We who aspire to be disciples rather than merely admirers of Christ are begin asked serious questions by all this. It begins with our own personal attitude to violence and aggression, and what circumstances drive us to these things. It continues with an honest examination of the requirements of the gospel and the kingdom. Perhaps it ends with a renewed set of priorities as we examine our own conduct, and the way we demonstrate the peace of the kingdom to one another, as part of our response to the blood of his cross.

A popular habit in parishes during Holy Week is to watch a film, such as Jesus of Nazareth. I did so with a group of young people last year. At the point of the crucifixion I saw a few people wince, heard sharp intakes of breath. A few years ago Mel Gibson’s film ‘The Passion of The Christ’ was released, and the reaction was fascinating – was it gratuitously gory? Of course, the cinema-going public shrinks from violence and brutality; the same public, presumably, who sat through Reservoir Dogs and the first half an hour of Saving Private Ryan. Perhaps we really do not want to know the depths and lengths that God was prepared to go to, preferring instead to sanitise and render respectable our experience of God so that He becomes comfortable to us – God in our image, God as we would like Him to be – neat, clean, tidy, understandable, and ultimately disposable.

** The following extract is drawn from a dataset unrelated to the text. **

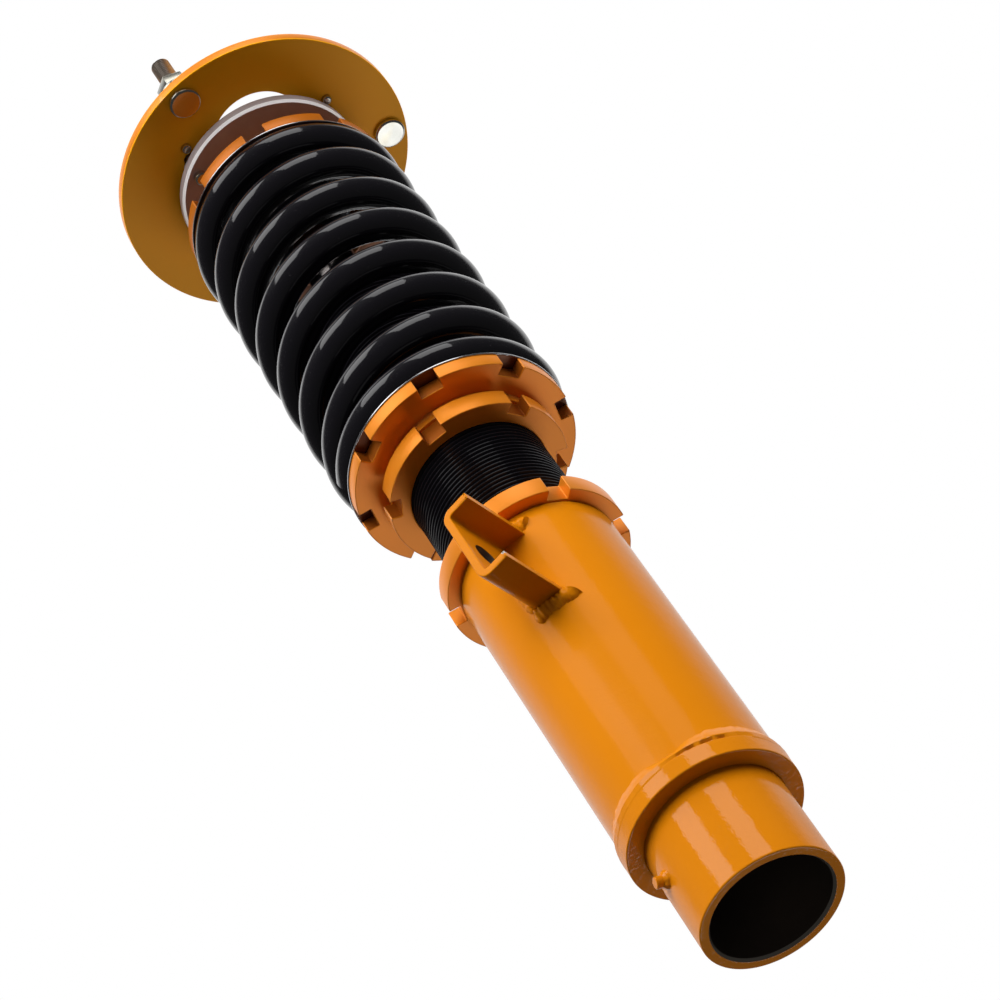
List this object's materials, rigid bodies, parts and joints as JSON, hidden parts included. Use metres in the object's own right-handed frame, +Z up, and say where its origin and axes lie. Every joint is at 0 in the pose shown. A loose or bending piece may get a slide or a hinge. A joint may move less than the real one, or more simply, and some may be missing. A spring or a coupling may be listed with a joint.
{
  "type": "coilover strut",
  "caption": "Front strut coilover: welded insert-tube bracket with link tab, threaded damper body with ring-nut spring seat, coil spring, hollow rod and swivelling top plate with camber slot.",
  "frame": {"origin": "centre of the insert tube's bottom end", "axes": "+Z up along the strut axis to the top mount, -Y the way the stabiliser link bracket points, +X to the side its channel opens"},
  "size_m": [0.1264, 0.1264, 0.484],
  "materials": {
    "gold_paint": "gloss golden-orange enamel over welded steel",
    "gold_anodised": "satin orange-gold anodising over turned aluminium",
    "gold_plate": "satin golden-orange coating",
    "spring_black": "gloss black powder coat",
    "black_thread": "satin black anodising",
    "machined_steel": "turned",
    "bare_aluminium": "turned",
    "seal_rubber": "matt",
    "bump_rubber": "matt closed-cell foam",
    "bearing_liner": "satin low-friction liner",
    "shim_steel": "blued spring steel",
    "hard_chrome": "ground and polished",
    "polished_steel": "polished",
    "bright_steel": "bright",
    "zinc": "zinc plated",
    "knob_anodised": "satin orange anodising"
  },
  "bodies": {
    "lower_bracket": {"insert_tube": "gold_paint", "locating_pin": "gold_paint", "pin_weld": "gold_paint", "knuckle_collar": "gold_paint", "collar_weld": "gold_paint", "outer_tube": "gold_paint", "link_bracket": "gold_paint", "link_welds": "gold_paint"},
    "body_ring": {"body_lock_ring": "gold_anodised"},
    "damper_body": {"damper_tube": "black_thread", "damper_base": "black_thread", "rod_guide": "bare_aluminium", "rod_seal": "seal_rubber", "gland_nut": "black_thread", "rod_wiper": "seal_rubber"},
    "lower_seat": {"lower_spring_perch": "gold_anodised", "lower_spring_washer": "bright_steel", "coil_spring": "spring_black"},
    "perch_ring": {"perch_lock_ring": "gold_anodised"},
    "oil_separator": {"floating_piston": "bare_aluminium", "floating_piston_seal": "seal_rubber"},
    "rod": {"piston_rod": "hard_chrome", "piston": "machined_steel", "piston_band": "bearing_liner", "valve_shims": "shim_steel", "piston_nut": "machined_steel", "rebound_stop": "machined_steel", "bump_stop": "bump_rubber", "bump_stop_washer": "bright_steel", "upper_spring_perch": "gold_anodised", "upper_spring_washer": "bright_steel", "swivel_ball": "hard_chrome", "lower_spacer": "bright_steel", "upper_spacer": "bright_steel", "rod_nut": "zinc"},
    "adjuster": {"metering_needle": "machined_steel", "damping_knob": "knob_anodised"},
    "lower_liner": {"lower_ball_liner": "bearing_liner"},
    "upper_liner": {"upper_ball_liner": "bearing_liner"},
    "top_bearing": {"bearing_housing": "polished_steel", "bearing_cup": "polished_steel", "bearing_retainer": "polished_steel", "camber_screws": "zinc", "camber_washers": "zinc"},
    "top_plate": {"top_mount_plate": "gold_plate", "tower_studs": "zinc", "tower_nuts": "zinc", "tower_washers": "zinc", "slot_stop_screws": "zinc"}
  },
  "joints": [
    {"name": "ride_height", "type": "slide", "parent": "lower_bracket", "child": "damper_body", "axis": [0, 0, 1], "range_m": [-0.009, 0.03]},
    {"name": "body_ring_travel", "type": "slide", "parent": "lower_bracket", "child": "body_ring", "axis": [0, 0, 1], "range_m": [0, 0.012]},
    {"name": "perch_height", "type": "slide", "parent": "damper_body", "child": "lower_seat", "axis": [0, 0, 1], "range_m": [-0.01, 0]},
    {"name": "perch_ring_travel", "type": "slide", "parent": "lower_seat", "child": "perch_ring", "axis": [0, 0, 1], "range_m": [-0.012, 0]},
    {"name": "damper_stroke", "type": "slide", "parent": "damper_body", "child": "rod", "axis": [0, 0, 1], "range_m": [-0.05, 0], "stiffness_N_per_m": 60000, "springref_m": 0.004, "deforming": ["coil_spring"]},
    {"name": "separator_travel", "type": "slide", "parent": "damper_body", "child": "oil_separator", "axis": [0, 0, 1], "range_m": [-0.0126, 0]},
    {"name": "adjuster_turn", "type": "hinge", "parent": "rod", "child": "adjuster", "pos_m": [0, 0, 0.479], "axis": [0, 0, 1], "range_deg": [-270, 270]},
    {"name": "steer_swivel", "type": "hinge", "parent": "rod", "child": "lower_liner", "pos_m": [0, 0, 0.4555], "axis": [0, 0, 1], "range_deg": [-45, 45]},
    {"name": "camber_tilt", "type": "hinge", "parent": "lower_liner", "child": "upper_liner", "pos_m": [0, 0, 0.4555], "axis": [0.8171, 0.5764, 0], "range_deg": [-6, 6]},
    {"name": "caster_tilt", "type": "hinge", "parent": "upper_liner", "child": "top_bearing", "pos_m": [0, 0, 0.4555], "axis": [0.5764, -0.8171, 0], "range_deg": [-6, 6]},
    {"name": "camber_slide", "type": "slide", "parent": "top_bearing", "child": "top_plate", "axis": [0.5764, -0.8171, 0], "range_m": [-0.0025, 0.0025]}
  ],
  "couplings": [
    {"joint": "separator_travel", "follows": "damper_stroke", "ratio": 0.25}
  ]
}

But God is none of these things: rather, He’s untidy, dirty, messy, mysterious and completely engaging for all eternity. The God on the Cross is the God you simply cannot ignore. And our experience of him should continue to be uncomfortable until we have made the journey of faith which places us with him in our true homeland, which is in heaven. And through this act of love and utter sacrifice we are freed to make that journey homewards to the Father, attaining ultimately the peace which is part of God’s ultimate desire for us, the people he loves and longs for, and to whom be glory both on earth and in heaven, during this Holy Week and to the ages of ages.